Here's what's actually happening though. This isn't about Walmart, Costco, or Procter & Gamble suddenly becoming amazing growth stories. These companies still move like you'd expect them to. The real story is the sector rotation happening right now. Investors are getting nervous about all the capital being dumped into AI infrastructure. Amazon just announced 200 billion in capex for 2026, Microsoft is spending more quarterly than it used to spend annually, and people are starting to ask if this spending will ever actually pay off.

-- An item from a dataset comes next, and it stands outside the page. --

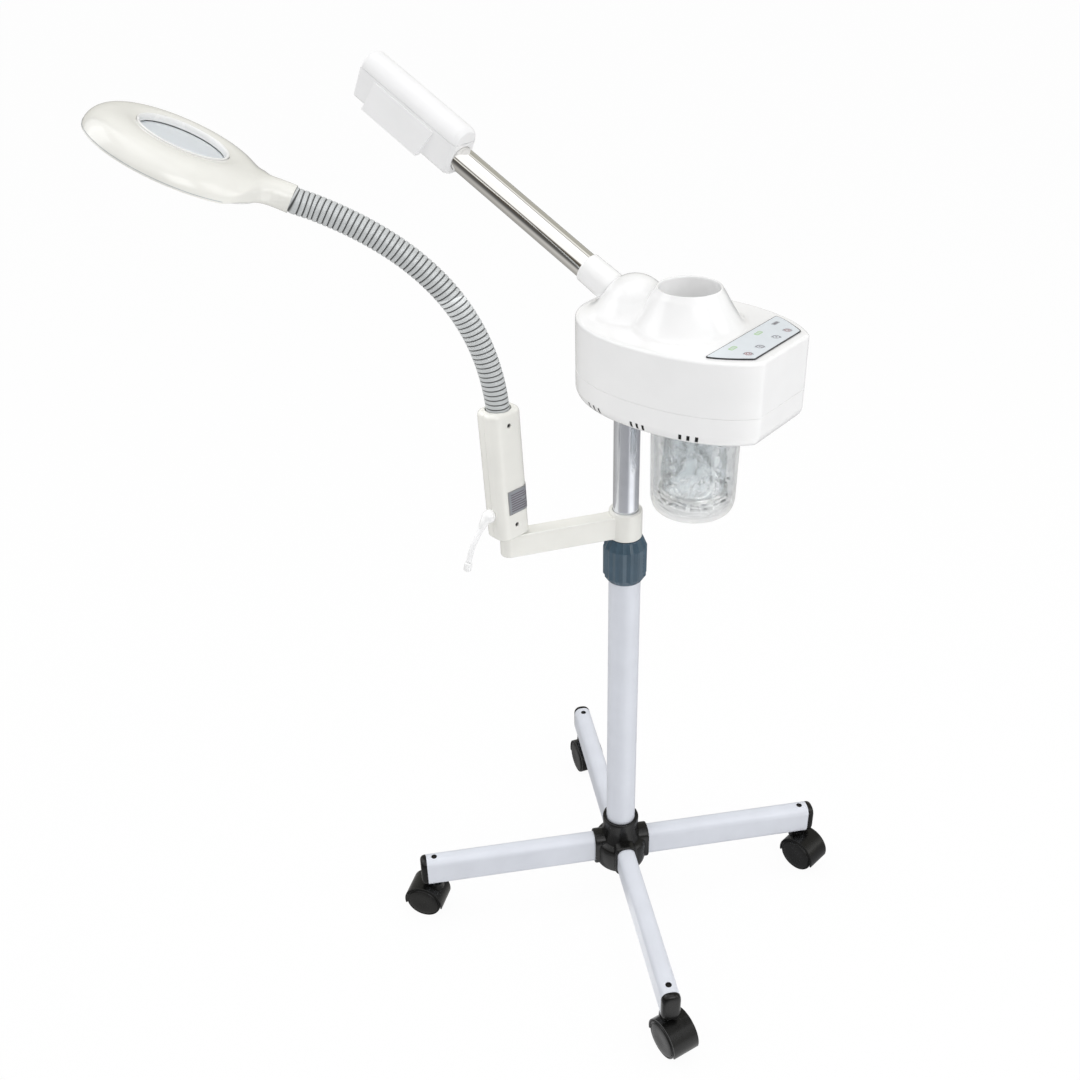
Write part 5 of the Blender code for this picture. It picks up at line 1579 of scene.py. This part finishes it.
def icon(kind, z):
    """A plain made-up sign: power, wave, sparkle or clock."""
    if kind == "power_button":
        bar = moved(printed(0.35, 1.0, 0.3, z, 3), (0, 1.3, 0))
        return joined(flat_ring(1.9, 0.6, z, (125, 415)), bar)
    if kind == "steam_button":
        heights = (-1.5, -0.3, 0.9)
        return joined(*[moved(flat_ring(1.2, 0.5, z, (20, 160)), (0, y, 0)) for y in heights])
    if kind == "ozone_button":
        return joined(*[moved(printed(0.25, 1.0, 0.2, z), turn=(0, 0, 60 * k)) for k in range(3)])
    hand = moved(printed(0.25, 0.7, 0.2, z), (0, 0.6, 0))
    return joined(flat_ring(1.9, 0.45, z), hand)


def build_icons(z):
    """Buttons with a coloured ring and sign, and the row of indicator windows behind them."""
    for name, y in BUTTONS.items():
        place = placed((BUTTON_X, y, 0), (0, 0, -90))
        cap = turned_solid([(3.6, 707.4), (3.6, z - 0.2), (3.3, z)], 40, 0.15)
        piece(name + "_cap", cap, "panel_film", name, place, (name,))
        marks = joined(flat_ring(3.1, 0.55, z), icon(name, z))
        piece(name + "_sign", marks, SIGN_FINISHES[name], name, place)
    for k, (y, window_finish, bar_finish) in enumerate(INDICATORS):
        place = placed((INDICATOR_X, y, 0))
        window = printed(2.2, 4.6, 1.2, z, 4, 0.05)
        piece(f"indicator_window_{k}", window, window_finish, "steamer", place)
        rows = [1.7 * (i - 1.5) for i in range(4)]
        bars = [moved(printed(1.3, 0.5, 0.3, z + 0.05, 2, 0.05), (0, row, 0)) for row in rows]
        piece(f"indicator_bars_{k}", joined(*bars), bar_finish, "steamer", place)


# the jar's outside from its foot up, its inside from the rim down, and the water's outside
JAR_OUTSIDE = [(10.0, 536.4), (24.0, 535.1), (31.0, 535.6), (36.2, 539.0), (38.5, 546.5)]
JAR_OUTSIDE += [(40.4, 643.0), (40.5, 651.0)]
JAR_INSIDE = [(37.5, 651.0), (37.4, 643.0), (35.6, 549.0), (33.6, 544.4), (28.5, 541.2)]
JAR_INSIDE += [(10.0, 540.6)]
WATER = [(AXIS_GAP, 541.0), (10.0, 541.0), (28.3, 541.6), (33.2, 544.8), (35.2, 549.4)]
WATER += [(36.9, 636.0), (36.9, 640.0), (AXIS_GAP, 640.0)]


def jar_shape():
    outside, inside = soften(JAR_OUTSIDE, 4.0, False, 8), soften(JAR_INSIDE, 4.0, False, 8)
    foot, rim, bottom = (AXIS_GAP, 536.6), (39.0, 651.6), (AXIS_GAP, 540.4)
    return turned_solid([foot, *outside, rim, *inside, bottom], 128)


def build_jar():
    axis = placed((JAR_X, 0, 0))
    piece("clear_jar", jar_shape(), "glass", "jar", axis, ("glass_jar",), weighted=False)
    contents = (
        ("water", turned_solid(soften(WATER, 2.0, False, 5), 128), "water"),
        ("boiling_sheet", boiling_shape(), "foam"),
        ("bubbles", bubbles_shape(), "bubble"),
        ("froth_ring", froth_ring_shape(), "bubble"),
    )
    for name, shape, finish in contents:
        piece(name, shape, finish, "jar", axis, weighted=False)


BOIL_LOW = 553.0
BOIL_RISE = 84.0
BOIL_REACH = 27.5
FROTH_REACH = 30.5
FROTH_LEVEL = 550.5


def boiling_shape():
    """A crumpled sheet of rising water over the heating ring, open at its foot."""
    rings = []
    count, levels = 96, 40
    shift = Vector((5, 0, 0))
    for j in range(levels + 1):
        z = BOIL_LOW + BOIL_RISE * j / levels
        ring = []
        for i in range(count):
            a = 2 * math.pi * i / count
            base = BOIL_REACH + 1.5 * math.sin(j * 0.16)
            p = Vector((*polar(1.6, a), z * 0.035))
            r = base + 3.2 * noise.noise(p) + 1.2 * noise.noise(p * 2.7)
            ring.append((*polar(r, a), z + 2.0 * noise.noise(p * 1.7 + shift)))
        rings.append(ring)
    inner = [[(x * 0.985, y * 0.985, z) for x, y, z in ring] for ring in rings]
    return loft(rings + inner[::-1], closed=True)


def froth_ring_shape():
    """The uneven rim of froth where the rising sheet meets the still water."""
    draw = random.Random(11)
    loop = []
    for k in range(24):
        a = 2 * math.pi * k / 24
        reach = FROTH_REACH + draw.uniform(-1.6, 1.4)
        loop.append((*polar(reach, a), FROTH_LEVEL + draw.uniform(-1.8, 2.2)))
    route = curve_through(loop + loop[:1], 4)
    return swept(route, [0.9 + 0.5 * math.sin(k * 0.9) for k in range(len(route))], 12)


def bubbles_shape():
    """Bubbles of many sizes, squashed a little, round the sheet and over the heating ring."""
    draw = random.Random(7)
    blobs = []
    for _ in range(110):
        a = draw.uniform(0, 2 * math.pi)
        low = draw.random() < 0.45
        reach = draw.uniform(20.0, 33.0)
        z = draw.uniform(550.0, 572.0) if low else draw.uniform(572.0, 634.0)
        size = draw.uniform(0.5, 1.5) if low else draw.uniform(0.35, 1.1)
        blob = bmesh.new()
        bmesh.ops.create_icosphere(blob, subdivisions=2, radius=size)
        blob.transform(Matrix.Diagonal((1.6, draw.uniform(1.2, 1.7), draw.uniform(0.5, 0.9), 1)))
        blobs.append(moved(blob, (*polar(reach, a), z)))
    return joined(*blobs)


HEATER_TURN = 130.0
HEATER_REACH = 28.5
HEATER_RADIUS = 2.7
HEATER_LEVEL = 556.5


def heater_shape():
    """The heating tube: down one leg, once round the jar, and up the other."""
    turns = [math.radians(HEATER_TURN + a) for a in range(12, 349, 6)]
    loop = [(*polar(HEATER_REACH, a), HEATER_LEVEL) for a in turns]
    levels = (653.0, 610.0, 570.0, 562.0)
    down = [(*loop[0][:2], z) for z in levels]
    up = [(*loop[-1][:2], z) for z in reversed(levels)]
    route = curve_through(down + loop[2:-2] + up, 3)
    return swept(route, [HEATER_RADIUS] * len(route), 24)


def build_body():
    covers = (
        ("upper_housing", top_cover_shape(), "top_cover"),
        ("lower_housing", bottom_cover_shape(), "bottom_cover"),
    )
    for name, shape, node in covers:
        piece(name, shape, "white_plastic", "steamer", replaces=(node,), angle=34)
    # dark sheets in the vent slots, as painted shade
    piece("vent_shade_sheets", vent_shade_sheets_shape(), "black_plastic", "steamer")
    build_panel()
    holder = turned_ring([(41.0, 638.2), (46.5, 638.2), (46.5, 652.8), (41.0, 652.8)], 96, 1.0)
    axis = placed((JAR_X, 0, 0))
    piece("jar_collar", holder, "matt_white", "steamer", axis, ("jar_ring",))
    piece("heater_loop", heater_shape(), "bright_steel", "steamer", axis, ("heating_element",))
    dress("level_probe", "dark_steel")
    dress("chamber_cap", "matt_white")
    dress("column_socket", "matt_white")
    dress("circuit_board", "circuit_board")
    build_inlet()
    build_jar()


def build_inlet():
    """The appliance inlet at the back: a dark shell with three pins."""
    inlet = cut(box((45, 50, 668), (77, 73.5, 690)), box((49, 60, 671), (73, 80, 687)))
    piece("inlet_shell", inlet, "black_plastic", "steamer", replaces=("power_inlet",), bevel=0.6)
    pins = []
    for x, z in ((54.5, 680.5), (61.0, 676.5), (67.5, 680.5)):
        pin = prism(rounded_rectangle(2.4, 0.8, 0.6, 3), 60, 70)
        pins.append(moved(pin, (x, 0, z), (-90, 0, 0)))
    piece("inlet_pins", joined(*pins), "steel", "steamer", bevel=0.2)


# ---------------------------------------------------------------- spray arm and nozzle

SPRAY_COLLAR = (26.0, 58.5)
SCREW_UP = 47
SCREW_TURN = 35
NOZZLE_HALF = 15.0
NOZZLE_INSIDE = 12.6
NOZZLE_FLOOR = -16.0
NOZZLE_SPLIT = 15.4
GRILLE_SLOTS = (-6.9, -2.5, 1.9, 6.3)


def build_spray_arm():
    low, high = SPRAY_COLLAR
    profile = [(14.2, low), (14.1, low + 14), (13.7, high - 1), (13.2, high), (12.3, high)]
    profile += [(12.3, low + 4), (9.0, low + 4), (9.0, low)]
    way = moved(cylinder(2.1, 12.9, 20, 32), (0, 0, SCREW_UP), (0, 90, 0))
    collar = cut(turned_ring(profile, 96, 0.7), moved(way, turn=(0, 0, SCREW_TURN)))
    piece("arm_collar", collar, "white_plastic", "steamer", SPRAY, ("spray_arm_collar",))
    screw = moved(screw_shape(1.8, 12.5, 13.8), (0, 0, SCREW_UP), (0, 90, 0))
    place = placed(turn=(0, 0, SCREW_TURN), parent=SPRAY)
    piece("arm_collar_screw", screw, "dark_steel", "steamer", place, ("spray_collar_screw",))
    piece("chrome_tube", tube(*CHROME_TUBE), "chrome", "steamer", SPRAY, ("spray_tube",))
    lower, upper = nozzle_lower(), nozzle_upper()
    piece("nozzle_tray", lower, "matt_white", "nozzle", SPRAY, ("nozzle_lower_shell",), 0.8, 3, 30)
    piece("nozzle_roof", upper, "matt_white", "nozzle", SPRAY, ("nozzle_upper_shell",), 0.9, 3, 30)
    grille = grille_shape()
    piece("outlet_grille", grille, "matt_white", "nozzle", SPRAY, ("nozzle_grille",), 0.2)


def grille_shape():
    end = NOZZLE[1]
    plate = prism(rounded_rectangle(10.2, 9.2, 1.5), end - 2.0, end - 0.4)
    slots = []
    for x in GRILLE_SLOTS:
        slot = prism(rounded_rectangle(1.1, 7.0, 1.0, 4), end - 5, end + 5)
        slots.append(moved(slot, (x, 0, 0)))
    return cut(plate, joined(*slots))


def nozzle_section(half, split, floor, corner=3.0):
    """The nozzle's section below its split: square above, with cut corners at the floor."""
    points = [(split, -half), (split, half), (floor + corner, half), (floor, half - corner)]
    return points + [(floor, corner - half), (floor + corner, -half)]


def nozzle_lower():
    """The tray of the nozzle, with a raised pad on each side."""
    start, end = NOZZLE
    rings = []
    for z, inset in ((start, 2.5), (start + 4, 0.0), (end, 0.0)):
        floor = NOZZLE_FLOOR + inset * 0.6
        section = nozzle_section(NOZZLE_HALF - inset, NOZZLE_SPLIT - 0.02, floor)
        rings.append([(x, y, z) for x, y in section])
    tray = welded(loft(rings), grip_pad(1), grip_pad(-1))
    inside = nozzle_section(NOZZLE_INSIDE, 25.0, NOZZLE_FLOOR + 2.4)
    hollow = prism(inside, start + 6, end - 2.4)
    tube_way = cylinder(12.3, start - 5, start + 20, 64)
    return cut(tray, hollow, tube_way, box((-10.5, -9.5, end - 10), (9.5, 9.5, end + 5)))


def grip_pad(side):
    """The raised wedge on a side of the nozzle, thickest along its lower edge."""
    start, end = NOZZLE
    corners = [(12.4, 15.8, start + 27), (12.4, 15.8, end - 21)]
    corners += [(-17.5, 19.5, end - 17), (-17.5, 19.5, start + 36)]
    back = [(x, 13.5 * side, z) for x, y, z in corners]
    return loft([back, [(x, y * side, z) for x, y, z in corners]])


def nozzle_upper():
    """The roof of the nozzle: half a pipe, closed at both ends, with a thin lip along the seam."""
    start, end = NOZZLE
    low = NOZZLE_SPLIT + 0.04

    def arch(radius, z):
        turns = [math.radians(a) for a in range(0, 181, 5)]
        return [(low + radius * math.sin(a), radius * math.cos(a), z) for a in turns]

    rings = [arch(12.5, start), arch(NOZZLE_HALF, start + 4), arch(15.15, start + 12)]
    rings += [arch(15.15, end - 2.5), arch(14.6, end - 0.8), arch(13.2, end)]
    half = NOZZLE_INSIDE
    feet = [(low - 3, -half), (low - 3, half)]
    inside = [arch(half, z) + [(x, y, z) for x, y in feet] for z in (start + 6, end - 4)]
    return cut(loft(rings), loft(inside))


build_base()
build_column()
build_lamp_stand()
build_gooseneck()
build_lamp_head()
build_body()
build_spray_arm()
make_floor()
make_light()
make_world()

When that kind of uncertainty hits growth stocks, money flows somewhere else. And that somewhere is value and income sectors. Energy, materials, industrials, and consumer staples are where the action is. Amazon and Microsoft are down big year to date after their earnings reports, and that's spooking people on the entire tech trade.
I think what's important to understand is that this sector rebound is mostly mechanical, not fundamental. Consumer staples companies are still dealing with slow earnings growth. Many are struggling to pass along costs through price increases. The tailwind here is really just rotation out of expensive growth names, not some breakthrough in the staples business.
That said, if you're actually looking to build passive income, this fund still makes sense. The holdings include names like Coca-Cola, PepsiCo, and Colgate-Palmolive that have been raising dividends for 50+ years straight. Dividend Kings, they call them. Consumer staples dominate that list.
The valuation isn't crazy cheap anymore at 24.1x earnings, but the 2.6% yield is solid and that expense ratio is basically free at 0.08%. For someone building a boring income portfolio, XLP is still a decent foundational holding. The question is whether you're buying it because you think the sector keeps running, or because you actually want stable dividends. One is a timing bet, the other is a strategy.
Analysts like Daniel Foelber have been highlighting this tension in the market. The real money play for long-term investors isn't chasing rotations, it's picking quality companies that can deliver cash regardless of what the macro environment is doing. That's the thesis on consumer staples that actually holds up.